- PROBLEM TO WORK ON -
Copy every line, exactly and only, from the line containing "obj.matrix_parent_inverse = Matrix.Identity(4)" to the line containing "name: Its name.", both lines included.
## Begin SUPPLIED MATERIAL
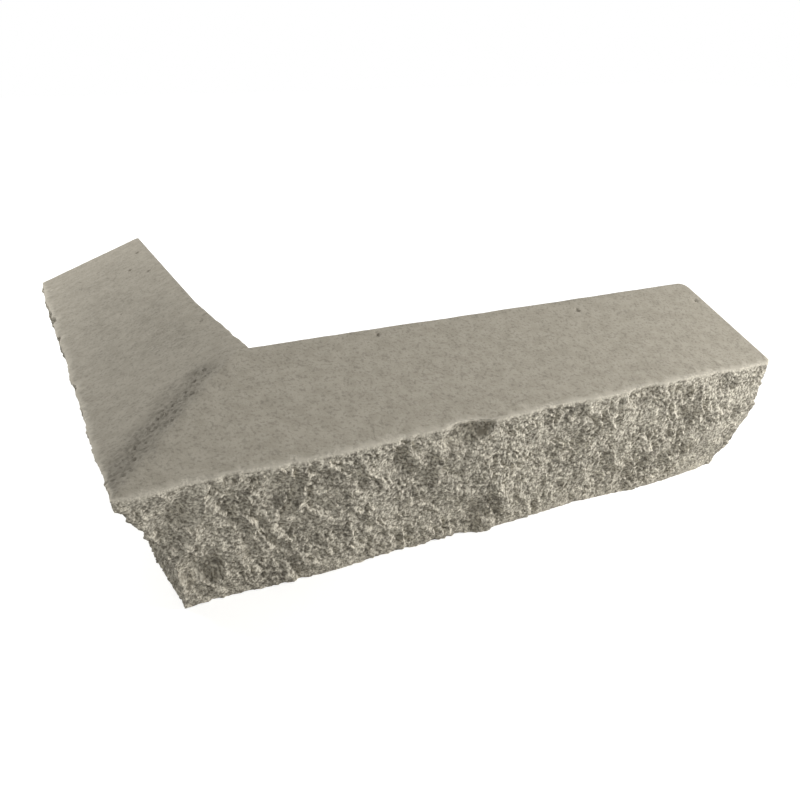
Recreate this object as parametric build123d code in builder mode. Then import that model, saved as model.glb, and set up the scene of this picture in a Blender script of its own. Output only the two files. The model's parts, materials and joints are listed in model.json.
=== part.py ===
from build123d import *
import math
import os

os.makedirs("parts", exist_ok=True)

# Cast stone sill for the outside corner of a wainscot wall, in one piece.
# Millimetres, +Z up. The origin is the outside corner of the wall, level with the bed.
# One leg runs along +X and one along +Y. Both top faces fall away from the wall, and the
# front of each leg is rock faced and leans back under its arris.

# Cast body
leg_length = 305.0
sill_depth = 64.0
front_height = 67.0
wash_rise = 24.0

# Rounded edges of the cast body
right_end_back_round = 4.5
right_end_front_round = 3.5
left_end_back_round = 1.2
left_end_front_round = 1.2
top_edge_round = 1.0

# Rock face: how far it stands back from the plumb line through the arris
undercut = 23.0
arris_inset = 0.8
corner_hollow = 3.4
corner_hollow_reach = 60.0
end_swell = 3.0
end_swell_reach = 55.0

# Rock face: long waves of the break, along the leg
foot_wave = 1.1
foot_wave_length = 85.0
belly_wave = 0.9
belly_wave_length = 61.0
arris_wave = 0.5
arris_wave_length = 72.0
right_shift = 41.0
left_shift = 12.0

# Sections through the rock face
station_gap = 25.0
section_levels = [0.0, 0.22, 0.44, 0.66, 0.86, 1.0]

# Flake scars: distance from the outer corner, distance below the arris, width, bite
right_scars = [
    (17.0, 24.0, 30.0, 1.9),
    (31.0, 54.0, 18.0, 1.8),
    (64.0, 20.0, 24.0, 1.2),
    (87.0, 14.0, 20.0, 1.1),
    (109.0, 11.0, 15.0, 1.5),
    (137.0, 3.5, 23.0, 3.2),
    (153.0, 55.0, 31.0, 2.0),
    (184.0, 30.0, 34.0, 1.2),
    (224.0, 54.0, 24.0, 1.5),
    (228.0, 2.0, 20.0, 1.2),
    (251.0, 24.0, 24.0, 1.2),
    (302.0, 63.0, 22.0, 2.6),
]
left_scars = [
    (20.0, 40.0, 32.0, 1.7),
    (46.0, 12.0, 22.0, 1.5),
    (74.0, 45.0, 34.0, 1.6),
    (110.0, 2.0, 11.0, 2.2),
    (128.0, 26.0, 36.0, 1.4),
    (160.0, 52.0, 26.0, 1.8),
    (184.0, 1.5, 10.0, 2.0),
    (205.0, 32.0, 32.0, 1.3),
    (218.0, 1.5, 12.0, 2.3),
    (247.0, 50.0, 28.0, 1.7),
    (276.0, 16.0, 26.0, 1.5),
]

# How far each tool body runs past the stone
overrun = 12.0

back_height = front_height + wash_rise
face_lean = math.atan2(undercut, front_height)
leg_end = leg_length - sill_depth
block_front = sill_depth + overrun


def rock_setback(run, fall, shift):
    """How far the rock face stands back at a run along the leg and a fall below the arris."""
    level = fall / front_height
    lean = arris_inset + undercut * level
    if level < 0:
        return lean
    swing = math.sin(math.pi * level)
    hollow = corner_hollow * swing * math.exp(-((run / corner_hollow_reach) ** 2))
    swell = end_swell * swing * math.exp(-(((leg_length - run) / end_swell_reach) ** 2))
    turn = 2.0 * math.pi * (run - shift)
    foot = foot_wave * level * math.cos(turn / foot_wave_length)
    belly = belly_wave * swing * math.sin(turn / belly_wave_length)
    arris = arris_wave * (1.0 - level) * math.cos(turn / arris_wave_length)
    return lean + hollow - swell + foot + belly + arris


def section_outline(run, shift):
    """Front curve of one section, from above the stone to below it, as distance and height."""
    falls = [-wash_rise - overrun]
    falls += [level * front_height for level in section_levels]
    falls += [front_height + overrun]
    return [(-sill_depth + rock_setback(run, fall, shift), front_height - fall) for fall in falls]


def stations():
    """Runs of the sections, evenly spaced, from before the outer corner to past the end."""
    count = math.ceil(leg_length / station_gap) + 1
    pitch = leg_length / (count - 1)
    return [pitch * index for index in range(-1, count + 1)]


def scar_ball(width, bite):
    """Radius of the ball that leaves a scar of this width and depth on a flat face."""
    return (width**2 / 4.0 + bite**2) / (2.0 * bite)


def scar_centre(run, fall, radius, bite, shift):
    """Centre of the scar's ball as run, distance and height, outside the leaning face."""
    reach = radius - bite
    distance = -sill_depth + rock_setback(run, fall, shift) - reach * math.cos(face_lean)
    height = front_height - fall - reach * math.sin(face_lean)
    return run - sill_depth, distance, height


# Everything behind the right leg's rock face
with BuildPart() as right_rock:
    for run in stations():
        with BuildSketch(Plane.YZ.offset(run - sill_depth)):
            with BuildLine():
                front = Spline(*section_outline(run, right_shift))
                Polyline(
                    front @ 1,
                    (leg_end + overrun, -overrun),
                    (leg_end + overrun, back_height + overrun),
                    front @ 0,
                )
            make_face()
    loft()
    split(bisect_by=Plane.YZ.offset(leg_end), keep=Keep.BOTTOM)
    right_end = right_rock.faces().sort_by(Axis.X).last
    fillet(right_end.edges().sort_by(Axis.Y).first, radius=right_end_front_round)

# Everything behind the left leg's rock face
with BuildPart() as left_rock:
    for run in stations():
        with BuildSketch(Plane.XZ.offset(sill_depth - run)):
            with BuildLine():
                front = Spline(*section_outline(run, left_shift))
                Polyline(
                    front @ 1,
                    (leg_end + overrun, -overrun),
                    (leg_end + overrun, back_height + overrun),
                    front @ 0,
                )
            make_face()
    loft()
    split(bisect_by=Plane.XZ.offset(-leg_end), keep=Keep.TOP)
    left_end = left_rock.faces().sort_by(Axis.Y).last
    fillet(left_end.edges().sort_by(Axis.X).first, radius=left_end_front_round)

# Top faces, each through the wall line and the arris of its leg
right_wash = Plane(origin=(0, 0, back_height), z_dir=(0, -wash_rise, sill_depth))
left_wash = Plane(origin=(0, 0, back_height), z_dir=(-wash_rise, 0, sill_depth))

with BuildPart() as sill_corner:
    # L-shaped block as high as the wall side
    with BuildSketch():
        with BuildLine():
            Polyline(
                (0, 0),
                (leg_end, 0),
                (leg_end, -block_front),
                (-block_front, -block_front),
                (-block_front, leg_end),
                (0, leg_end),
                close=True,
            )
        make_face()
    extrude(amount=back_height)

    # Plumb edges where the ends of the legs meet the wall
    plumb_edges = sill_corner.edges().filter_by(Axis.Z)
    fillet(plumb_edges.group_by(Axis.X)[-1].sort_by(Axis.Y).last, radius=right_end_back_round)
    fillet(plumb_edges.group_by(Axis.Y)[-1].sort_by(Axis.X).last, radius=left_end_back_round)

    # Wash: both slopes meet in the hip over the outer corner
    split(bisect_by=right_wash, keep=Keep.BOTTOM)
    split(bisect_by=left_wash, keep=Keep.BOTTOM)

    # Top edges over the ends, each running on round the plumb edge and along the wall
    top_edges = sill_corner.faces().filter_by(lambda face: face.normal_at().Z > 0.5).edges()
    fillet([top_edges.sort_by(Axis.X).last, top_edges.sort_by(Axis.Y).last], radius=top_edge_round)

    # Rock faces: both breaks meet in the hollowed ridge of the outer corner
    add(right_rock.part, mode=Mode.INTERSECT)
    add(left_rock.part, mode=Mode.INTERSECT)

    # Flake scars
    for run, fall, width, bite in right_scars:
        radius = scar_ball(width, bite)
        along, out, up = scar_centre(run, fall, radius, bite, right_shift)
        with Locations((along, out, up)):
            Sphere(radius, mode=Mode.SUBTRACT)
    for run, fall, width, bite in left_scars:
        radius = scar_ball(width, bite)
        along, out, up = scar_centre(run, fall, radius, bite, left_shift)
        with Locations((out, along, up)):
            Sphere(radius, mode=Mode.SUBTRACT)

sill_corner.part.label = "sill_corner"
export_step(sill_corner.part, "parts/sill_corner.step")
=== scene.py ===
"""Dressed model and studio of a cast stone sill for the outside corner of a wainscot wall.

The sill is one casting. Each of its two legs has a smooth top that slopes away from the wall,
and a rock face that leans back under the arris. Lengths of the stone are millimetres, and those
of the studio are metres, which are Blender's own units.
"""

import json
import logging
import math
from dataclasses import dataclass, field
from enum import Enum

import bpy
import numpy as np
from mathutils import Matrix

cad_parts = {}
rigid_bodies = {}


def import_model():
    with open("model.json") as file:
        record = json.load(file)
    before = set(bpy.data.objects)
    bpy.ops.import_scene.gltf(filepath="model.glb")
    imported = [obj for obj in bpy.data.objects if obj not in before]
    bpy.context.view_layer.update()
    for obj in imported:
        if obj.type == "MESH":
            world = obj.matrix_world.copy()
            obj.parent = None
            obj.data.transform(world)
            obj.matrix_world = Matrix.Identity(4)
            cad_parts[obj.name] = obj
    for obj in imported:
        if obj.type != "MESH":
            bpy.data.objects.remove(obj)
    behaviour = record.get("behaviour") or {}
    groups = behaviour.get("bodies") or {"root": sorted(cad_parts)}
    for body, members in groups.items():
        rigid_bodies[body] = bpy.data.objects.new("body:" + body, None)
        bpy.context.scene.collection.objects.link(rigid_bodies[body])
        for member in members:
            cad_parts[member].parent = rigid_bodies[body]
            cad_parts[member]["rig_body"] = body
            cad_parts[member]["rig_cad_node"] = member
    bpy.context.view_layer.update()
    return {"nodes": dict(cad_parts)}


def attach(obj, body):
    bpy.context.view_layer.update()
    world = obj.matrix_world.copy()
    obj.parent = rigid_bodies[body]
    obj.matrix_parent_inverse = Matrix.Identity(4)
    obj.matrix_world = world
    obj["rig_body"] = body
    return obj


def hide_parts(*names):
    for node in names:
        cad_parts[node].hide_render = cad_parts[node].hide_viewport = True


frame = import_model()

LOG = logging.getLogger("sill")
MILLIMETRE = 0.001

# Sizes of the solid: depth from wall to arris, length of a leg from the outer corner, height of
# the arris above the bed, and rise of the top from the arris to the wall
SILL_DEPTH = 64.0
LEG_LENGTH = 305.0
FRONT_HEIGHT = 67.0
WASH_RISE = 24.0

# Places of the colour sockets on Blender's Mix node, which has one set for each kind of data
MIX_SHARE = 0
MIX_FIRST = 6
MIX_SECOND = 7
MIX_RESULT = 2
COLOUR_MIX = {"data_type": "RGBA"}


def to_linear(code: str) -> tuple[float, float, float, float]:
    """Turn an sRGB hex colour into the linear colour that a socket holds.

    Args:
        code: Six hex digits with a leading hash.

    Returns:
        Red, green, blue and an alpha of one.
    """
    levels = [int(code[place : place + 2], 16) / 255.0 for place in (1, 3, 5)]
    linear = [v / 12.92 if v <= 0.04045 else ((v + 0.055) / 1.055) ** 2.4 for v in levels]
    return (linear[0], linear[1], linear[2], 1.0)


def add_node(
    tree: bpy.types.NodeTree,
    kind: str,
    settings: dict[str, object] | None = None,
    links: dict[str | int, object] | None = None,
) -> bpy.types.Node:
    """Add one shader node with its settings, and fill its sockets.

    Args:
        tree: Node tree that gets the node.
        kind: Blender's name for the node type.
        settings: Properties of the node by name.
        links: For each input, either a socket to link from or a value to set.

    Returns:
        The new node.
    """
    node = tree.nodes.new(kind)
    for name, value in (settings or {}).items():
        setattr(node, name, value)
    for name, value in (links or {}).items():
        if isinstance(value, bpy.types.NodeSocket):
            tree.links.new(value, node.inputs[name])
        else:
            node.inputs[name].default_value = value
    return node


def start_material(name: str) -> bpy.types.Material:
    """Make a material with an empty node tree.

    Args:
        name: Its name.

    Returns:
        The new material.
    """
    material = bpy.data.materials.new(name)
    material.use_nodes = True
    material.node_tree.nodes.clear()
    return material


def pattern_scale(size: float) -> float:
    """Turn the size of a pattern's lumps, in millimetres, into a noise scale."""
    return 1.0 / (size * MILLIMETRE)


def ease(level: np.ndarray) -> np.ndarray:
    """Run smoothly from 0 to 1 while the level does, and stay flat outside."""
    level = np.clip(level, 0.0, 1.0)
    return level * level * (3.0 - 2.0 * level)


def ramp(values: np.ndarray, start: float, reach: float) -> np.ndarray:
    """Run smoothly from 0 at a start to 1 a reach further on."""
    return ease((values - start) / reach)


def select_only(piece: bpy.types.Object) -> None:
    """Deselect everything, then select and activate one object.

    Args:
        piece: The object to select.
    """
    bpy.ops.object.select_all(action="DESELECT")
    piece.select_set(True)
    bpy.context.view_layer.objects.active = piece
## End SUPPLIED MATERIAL
- RESPONSE BELOW -
    obj.matrix_parent_inverse = Matrix.Identity(4)
    obj.matrix_world = world
    obj["rig_body"] = body
    return obj


def hide_parts(*names):
    for node in names:
        cad_parts[node].hide_render = cad_parts[node].hide_viewport = True


frame = import_model()

LOG = logging.getLogger("sill")
MILLIMETRE = 0.001

# Sizes of the solid: depth from wall to arris, length of a leg from the outer corner, height of
# the arris above the bed, and rise of the top from the arris to the wall
SILL_DEPTH = 64.0
LEG_LENGTH = 305.0
FRONT_HEIGHT = 67.0
WASH_RISE = 24.0

# Places of the colour sockets on Blender's Mix node, which has one set for each kind of data
MIX_SHARE = 0
MIX_FIRST = 6
MIX_SECOND = 7
MIX_RESULT = 2
COLOUR_MIX = {"data_type": "RGBA"}


def to_linear(code: str) -> tuple[float, float, float, float]:
    """Turn an sRGB hex colour into the linear colour that a socket holds.

    Args:
        code: Six hex digits with a leading hash.

    Returns:
        Red, green, blue and an alpha of one.
    """
    levels = [int(code[place : place + 2], 16) / 255.0 for place in (1, 3, 5)]
    linear = [v / 12.92 if v <= 0.04045 else ((v + 0.055) / 1.055) ** 2.4 for v in levels]
    return (linear[0], linear[1], linear[2], 1.0)


def add_node(
    tree: bpy.types.NodeTree,
    kind: str,
    settings: dict[str, object] | None = None,
    links: dict[str | int, object] | None = None,
) -> bpy.types.Node:
    """Add one shader node with its settings, and fill its sockets.

    Args:
        tree: Node tree that gets the node.
        kind: Blender's name for the node type.
        settings: Properties of the node by name.
        links: For each input, either a socket to link from or a value to set.

    Returns:
        The new node.
    """
    node = tree.nodes.new(kind)
    for name, value in (settings or {}).items():
        setattr(node, name, value)
    for name, value in (links or {}).items():
        if isinstance(value, bpy.types.NodeSocket):
            tree.links.new(value, node.inputs[name])
        else:
            node.inputs[name].default_value = value
    return node


def start_material(name: str) -> bpy.types.Material:
    """Make a material with an empty node tree.

    Args:
        name: Its name.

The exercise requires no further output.